Moreover, and possibly more important in some respects, this analysis reveals that the bulk of the emissions reductions in both the low case and high case scenarios are coming from developing countries. This may not be true in terms of the percentage of their current emissions, but it is true in terms of the absolute tons of CO2 and CO2 equivalent that they will at present and can in the future take out of the system. The developed world will achieve 1.1 Gt of abatement in the low case and 3.6 Gt in the high case. The developing world will achieve 2.5 Gt in the low case and 5.1 Gt in the high case. If everyone does everything promised today, developing countries will be the source of 1.5 Gt more greenhouse gas emissions out of the system. Not all of those reductions will be financed directly from these host countries, but much of it will, and those sources of reductions need to be respected as we move forward to safety into a regime of equitable reductions in emissions from all major economies.

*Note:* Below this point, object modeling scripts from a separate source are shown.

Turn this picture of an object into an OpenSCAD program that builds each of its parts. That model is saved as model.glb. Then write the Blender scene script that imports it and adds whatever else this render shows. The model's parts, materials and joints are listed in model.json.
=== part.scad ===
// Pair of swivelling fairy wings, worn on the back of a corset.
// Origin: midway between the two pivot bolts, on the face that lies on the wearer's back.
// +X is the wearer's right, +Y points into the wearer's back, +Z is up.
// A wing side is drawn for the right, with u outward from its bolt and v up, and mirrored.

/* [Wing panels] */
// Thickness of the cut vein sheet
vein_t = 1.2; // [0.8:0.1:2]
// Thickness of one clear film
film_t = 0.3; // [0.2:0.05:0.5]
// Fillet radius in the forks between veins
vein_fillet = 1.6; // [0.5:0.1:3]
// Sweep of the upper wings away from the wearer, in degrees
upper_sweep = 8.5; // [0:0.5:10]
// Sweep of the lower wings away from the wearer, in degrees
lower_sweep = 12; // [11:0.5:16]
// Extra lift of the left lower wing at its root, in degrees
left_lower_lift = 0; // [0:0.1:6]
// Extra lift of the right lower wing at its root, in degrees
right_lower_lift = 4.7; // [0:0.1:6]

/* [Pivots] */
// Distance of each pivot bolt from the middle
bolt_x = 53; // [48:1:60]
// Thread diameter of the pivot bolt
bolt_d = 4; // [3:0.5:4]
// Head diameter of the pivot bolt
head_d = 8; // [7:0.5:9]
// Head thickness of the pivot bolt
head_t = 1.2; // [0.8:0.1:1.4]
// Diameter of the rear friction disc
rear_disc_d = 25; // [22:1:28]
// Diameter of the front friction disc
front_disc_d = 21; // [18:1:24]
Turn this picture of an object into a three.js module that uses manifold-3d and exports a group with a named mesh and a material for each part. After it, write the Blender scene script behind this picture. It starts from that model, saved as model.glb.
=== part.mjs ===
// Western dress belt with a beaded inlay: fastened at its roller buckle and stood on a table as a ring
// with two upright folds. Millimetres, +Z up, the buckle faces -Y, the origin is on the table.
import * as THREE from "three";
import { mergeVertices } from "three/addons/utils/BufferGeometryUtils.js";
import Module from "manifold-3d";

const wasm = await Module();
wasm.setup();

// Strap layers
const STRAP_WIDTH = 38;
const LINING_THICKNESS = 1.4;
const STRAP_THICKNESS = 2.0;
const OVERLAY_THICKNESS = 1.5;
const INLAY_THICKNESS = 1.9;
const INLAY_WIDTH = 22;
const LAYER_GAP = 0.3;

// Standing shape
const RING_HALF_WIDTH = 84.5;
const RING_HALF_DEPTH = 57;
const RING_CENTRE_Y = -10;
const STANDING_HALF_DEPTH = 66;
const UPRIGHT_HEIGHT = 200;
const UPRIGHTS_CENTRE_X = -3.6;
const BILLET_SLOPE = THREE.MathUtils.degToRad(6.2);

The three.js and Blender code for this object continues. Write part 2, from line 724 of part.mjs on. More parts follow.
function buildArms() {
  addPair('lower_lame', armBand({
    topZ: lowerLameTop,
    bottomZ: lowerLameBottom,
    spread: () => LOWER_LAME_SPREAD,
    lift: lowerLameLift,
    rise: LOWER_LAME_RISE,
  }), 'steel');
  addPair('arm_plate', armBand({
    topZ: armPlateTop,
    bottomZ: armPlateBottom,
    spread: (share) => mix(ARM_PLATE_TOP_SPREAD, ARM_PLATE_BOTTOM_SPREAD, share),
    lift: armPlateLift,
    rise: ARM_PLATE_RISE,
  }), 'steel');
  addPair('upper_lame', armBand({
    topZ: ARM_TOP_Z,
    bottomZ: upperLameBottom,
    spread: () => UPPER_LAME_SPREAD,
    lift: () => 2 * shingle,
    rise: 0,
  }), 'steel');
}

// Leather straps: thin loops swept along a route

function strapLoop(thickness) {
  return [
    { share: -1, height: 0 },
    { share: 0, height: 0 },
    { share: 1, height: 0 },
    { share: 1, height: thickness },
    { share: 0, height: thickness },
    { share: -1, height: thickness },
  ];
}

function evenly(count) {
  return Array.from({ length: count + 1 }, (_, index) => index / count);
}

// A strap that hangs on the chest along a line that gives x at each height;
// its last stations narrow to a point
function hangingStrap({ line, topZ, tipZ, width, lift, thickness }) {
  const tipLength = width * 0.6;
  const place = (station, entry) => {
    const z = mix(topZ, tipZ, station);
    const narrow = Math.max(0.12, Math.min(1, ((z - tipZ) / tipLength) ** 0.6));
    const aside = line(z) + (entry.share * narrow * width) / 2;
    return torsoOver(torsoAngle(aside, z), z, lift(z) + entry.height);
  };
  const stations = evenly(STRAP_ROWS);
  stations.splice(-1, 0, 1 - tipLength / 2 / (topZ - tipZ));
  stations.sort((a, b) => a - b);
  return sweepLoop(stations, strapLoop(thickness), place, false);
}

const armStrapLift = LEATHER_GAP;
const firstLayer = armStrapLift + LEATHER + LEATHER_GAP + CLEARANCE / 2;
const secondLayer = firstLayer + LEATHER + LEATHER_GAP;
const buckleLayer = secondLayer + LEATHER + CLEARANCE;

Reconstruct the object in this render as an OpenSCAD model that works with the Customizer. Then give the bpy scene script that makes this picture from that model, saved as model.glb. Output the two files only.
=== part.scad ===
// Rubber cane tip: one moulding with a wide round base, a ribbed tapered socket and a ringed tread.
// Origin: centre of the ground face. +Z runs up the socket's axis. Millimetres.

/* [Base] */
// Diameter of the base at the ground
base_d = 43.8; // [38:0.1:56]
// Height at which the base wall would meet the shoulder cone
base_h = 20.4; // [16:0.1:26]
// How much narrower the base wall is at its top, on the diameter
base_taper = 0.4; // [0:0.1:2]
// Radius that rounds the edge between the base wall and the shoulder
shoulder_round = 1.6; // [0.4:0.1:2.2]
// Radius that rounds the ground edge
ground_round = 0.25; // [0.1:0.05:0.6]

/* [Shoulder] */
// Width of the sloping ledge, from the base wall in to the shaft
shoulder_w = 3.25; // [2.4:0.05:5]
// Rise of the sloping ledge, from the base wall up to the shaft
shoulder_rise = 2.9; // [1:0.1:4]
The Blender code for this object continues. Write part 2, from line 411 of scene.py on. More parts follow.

Finally, locking in these proposed emissions reductions is critical, and that is where it is necessary for an international agreement to bind parties to their commitments and provide appropriate and equitable incentives, where necessary, for achieving these reductions. Even with the encouraging news from this report, we are still left with the necessity of finding an additional 5 gigatons of emissions to remove from the system in order to get on the 2020 stabilization pathway. An international treaty that raises ambition for all parties to shoot for better national goals is necessary to find those additional reductions.
We will turn to these challenges in our full report on the carbon cap equivalent approach in the new year when, hopefully, we will have a better view of what is possible for a new international climate agreement and final domestic energy and climate legislation.